▸ **WHAT TO DO**:
Reproduce each line that includes the word "scene".

Begin RECORDED INFORMATION

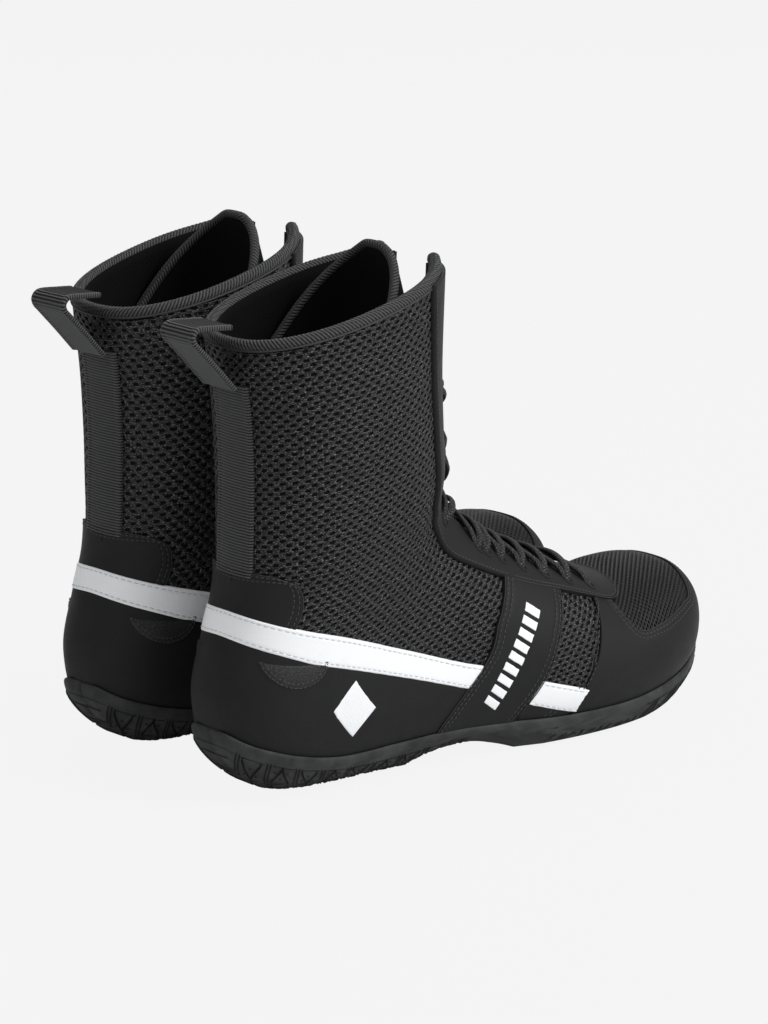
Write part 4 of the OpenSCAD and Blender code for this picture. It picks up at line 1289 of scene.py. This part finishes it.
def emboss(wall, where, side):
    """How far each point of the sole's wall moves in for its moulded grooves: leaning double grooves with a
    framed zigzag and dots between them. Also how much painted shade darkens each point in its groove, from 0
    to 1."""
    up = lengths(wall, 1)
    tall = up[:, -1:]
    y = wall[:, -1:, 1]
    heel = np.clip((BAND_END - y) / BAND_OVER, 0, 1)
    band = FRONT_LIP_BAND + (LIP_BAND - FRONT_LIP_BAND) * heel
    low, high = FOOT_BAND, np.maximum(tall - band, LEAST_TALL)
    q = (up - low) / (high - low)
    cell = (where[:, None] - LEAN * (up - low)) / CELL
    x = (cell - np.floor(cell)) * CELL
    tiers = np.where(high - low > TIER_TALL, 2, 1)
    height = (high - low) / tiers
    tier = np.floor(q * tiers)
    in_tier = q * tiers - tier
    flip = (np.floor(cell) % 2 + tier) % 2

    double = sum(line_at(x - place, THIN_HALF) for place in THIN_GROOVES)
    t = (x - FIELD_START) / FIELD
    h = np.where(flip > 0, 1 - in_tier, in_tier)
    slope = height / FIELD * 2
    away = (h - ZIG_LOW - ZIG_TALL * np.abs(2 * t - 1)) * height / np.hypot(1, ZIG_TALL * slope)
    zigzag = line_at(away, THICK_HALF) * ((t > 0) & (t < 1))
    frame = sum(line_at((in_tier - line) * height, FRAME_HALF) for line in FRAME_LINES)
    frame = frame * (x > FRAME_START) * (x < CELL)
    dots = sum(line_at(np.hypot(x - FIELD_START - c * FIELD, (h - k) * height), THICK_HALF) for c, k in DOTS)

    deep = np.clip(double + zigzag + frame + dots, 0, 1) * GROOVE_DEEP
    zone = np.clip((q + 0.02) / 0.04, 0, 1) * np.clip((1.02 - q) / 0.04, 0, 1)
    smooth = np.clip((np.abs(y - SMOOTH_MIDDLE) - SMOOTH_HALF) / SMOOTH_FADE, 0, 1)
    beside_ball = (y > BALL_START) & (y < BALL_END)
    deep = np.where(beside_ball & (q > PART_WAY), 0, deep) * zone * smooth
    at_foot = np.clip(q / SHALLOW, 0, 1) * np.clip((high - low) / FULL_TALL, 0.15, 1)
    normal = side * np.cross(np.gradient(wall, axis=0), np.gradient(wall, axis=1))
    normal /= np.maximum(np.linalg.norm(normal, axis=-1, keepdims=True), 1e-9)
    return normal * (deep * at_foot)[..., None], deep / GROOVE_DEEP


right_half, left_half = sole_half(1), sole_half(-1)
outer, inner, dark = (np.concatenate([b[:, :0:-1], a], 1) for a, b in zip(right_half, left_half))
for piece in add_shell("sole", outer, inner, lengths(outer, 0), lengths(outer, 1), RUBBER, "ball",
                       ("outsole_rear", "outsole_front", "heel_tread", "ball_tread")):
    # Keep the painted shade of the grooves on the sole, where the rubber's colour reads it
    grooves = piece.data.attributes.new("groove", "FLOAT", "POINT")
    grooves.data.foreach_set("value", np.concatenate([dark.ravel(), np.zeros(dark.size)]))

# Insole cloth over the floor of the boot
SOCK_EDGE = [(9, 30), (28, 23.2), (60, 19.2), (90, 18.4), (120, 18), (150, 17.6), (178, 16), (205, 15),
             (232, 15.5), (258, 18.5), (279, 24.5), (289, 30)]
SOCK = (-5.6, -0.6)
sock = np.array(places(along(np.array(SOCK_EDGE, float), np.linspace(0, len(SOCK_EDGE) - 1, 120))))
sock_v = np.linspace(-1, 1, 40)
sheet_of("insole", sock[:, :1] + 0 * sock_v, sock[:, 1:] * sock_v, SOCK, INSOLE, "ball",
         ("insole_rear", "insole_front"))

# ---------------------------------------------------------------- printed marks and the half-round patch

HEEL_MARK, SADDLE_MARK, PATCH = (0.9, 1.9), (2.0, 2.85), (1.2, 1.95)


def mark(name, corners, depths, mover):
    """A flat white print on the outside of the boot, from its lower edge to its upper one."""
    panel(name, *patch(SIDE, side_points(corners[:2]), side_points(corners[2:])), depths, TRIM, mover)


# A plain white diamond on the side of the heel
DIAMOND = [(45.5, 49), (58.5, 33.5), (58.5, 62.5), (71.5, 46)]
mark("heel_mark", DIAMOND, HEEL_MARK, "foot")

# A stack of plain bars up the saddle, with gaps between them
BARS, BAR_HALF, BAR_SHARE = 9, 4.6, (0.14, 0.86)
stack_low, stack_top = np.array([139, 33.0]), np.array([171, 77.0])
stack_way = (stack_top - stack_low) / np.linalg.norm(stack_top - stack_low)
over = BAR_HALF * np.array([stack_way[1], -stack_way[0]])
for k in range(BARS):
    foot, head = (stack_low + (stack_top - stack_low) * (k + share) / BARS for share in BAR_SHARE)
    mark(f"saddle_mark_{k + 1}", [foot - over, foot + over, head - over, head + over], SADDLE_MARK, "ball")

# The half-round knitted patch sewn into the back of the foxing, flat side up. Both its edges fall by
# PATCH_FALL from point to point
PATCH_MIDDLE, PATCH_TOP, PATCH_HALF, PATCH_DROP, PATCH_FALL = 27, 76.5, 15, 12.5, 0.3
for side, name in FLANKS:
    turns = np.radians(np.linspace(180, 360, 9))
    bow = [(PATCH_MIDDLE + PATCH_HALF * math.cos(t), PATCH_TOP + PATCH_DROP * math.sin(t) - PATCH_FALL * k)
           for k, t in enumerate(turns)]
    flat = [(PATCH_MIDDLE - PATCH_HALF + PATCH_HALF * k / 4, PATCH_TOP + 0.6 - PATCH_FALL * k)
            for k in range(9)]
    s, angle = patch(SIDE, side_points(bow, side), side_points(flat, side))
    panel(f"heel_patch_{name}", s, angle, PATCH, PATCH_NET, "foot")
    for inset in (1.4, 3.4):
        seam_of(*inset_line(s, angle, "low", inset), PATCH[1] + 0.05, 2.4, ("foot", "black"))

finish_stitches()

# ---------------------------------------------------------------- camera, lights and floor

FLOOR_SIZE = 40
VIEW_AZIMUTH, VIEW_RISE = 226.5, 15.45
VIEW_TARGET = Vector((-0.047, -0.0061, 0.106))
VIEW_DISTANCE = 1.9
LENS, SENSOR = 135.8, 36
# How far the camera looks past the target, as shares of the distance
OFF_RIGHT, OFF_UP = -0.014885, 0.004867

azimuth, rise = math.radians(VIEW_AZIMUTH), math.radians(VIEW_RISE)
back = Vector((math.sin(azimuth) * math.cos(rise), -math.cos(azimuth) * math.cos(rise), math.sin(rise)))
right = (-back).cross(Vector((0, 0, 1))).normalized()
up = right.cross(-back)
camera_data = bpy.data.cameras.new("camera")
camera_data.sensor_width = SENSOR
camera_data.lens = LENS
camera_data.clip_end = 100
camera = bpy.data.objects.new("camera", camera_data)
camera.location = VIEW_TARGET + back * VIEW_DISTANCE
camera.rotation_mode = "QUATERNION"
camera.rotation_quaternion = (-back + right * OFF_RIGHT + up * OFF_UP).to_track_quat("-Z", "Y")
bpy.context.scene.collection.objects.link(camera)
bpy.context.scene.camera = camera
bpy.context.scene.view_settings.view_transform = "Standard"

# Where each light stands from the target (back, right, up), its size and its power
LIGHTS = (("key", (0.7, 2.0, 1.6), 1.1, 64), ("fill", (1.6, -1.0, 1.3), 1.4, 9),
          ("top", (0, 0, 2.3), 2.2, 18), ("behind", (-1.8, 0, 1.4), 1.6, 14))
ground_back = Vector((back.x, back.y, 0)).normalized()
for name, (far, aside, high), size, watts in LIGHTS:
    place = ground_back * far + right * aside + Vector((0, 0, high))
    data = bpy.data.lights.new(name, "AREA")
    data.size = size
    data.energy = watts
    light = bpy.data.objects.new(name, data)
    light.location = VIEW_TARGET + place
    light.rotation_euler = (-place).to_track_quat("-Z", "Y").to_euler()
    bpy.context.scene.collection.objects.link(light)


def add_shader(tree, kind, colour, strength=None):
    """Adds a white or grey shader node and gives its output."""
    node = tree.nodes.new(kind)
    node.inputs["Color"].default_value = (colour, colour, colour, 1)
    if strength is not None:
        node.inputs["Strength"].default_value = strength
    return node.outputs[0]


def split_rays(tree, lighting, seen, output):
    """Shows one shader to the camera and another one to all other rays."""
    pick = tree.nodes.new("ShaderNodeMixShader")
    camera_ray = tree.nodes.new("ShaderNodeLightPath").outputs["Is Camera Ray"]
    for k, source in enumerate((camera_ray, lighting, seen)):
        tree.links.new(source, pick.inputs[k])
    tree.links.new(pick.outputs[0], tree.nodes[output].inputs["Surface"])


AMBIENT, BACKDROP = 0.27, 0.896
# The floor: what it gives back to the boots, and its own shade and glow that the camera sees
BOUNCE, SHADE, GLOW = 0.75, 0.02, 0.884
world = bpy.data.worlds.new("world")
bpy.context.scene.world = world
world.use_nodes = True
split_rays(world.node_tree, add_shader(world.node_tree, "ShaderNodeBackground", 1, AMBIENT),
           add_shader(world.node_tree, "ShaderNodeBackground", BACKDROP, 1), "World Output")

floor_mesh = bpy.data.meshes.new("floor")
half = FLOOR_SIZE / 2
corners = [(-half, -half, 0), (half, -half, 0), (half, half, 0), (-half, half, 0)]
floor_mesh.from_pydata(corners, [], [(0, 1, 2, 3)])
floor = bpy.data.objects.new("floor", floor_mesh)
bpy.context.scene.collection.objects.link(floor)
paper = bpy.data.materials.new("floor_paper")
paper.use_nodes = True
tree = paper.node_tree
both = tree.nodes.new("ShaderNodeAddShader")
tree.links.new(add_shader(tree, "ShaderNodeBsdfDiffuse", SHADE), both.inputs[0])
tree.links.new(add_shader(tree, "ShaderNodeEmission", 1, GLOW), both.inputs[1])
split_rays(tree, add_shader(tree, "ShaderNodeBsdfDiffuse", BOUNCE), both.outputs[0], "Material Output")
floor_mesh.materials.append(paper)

End RECORDED INFORMATION

▸ **REPLY**:
Write part 4 of the OpenSCAD and Blender code for this picture. It picks up at line 1289 of scene.py. This part finishes it.
bpy.context.scene.collection.objects.link(camera)
bpy.context.scene.camera = camera
bpy.context.scene.view_settings.view_transform = "Standard"
    bpy.context.scene.collection.objects.link(light)
bpy.context.scene.world = world
bpy.context.scene.collection.objects.link(floor)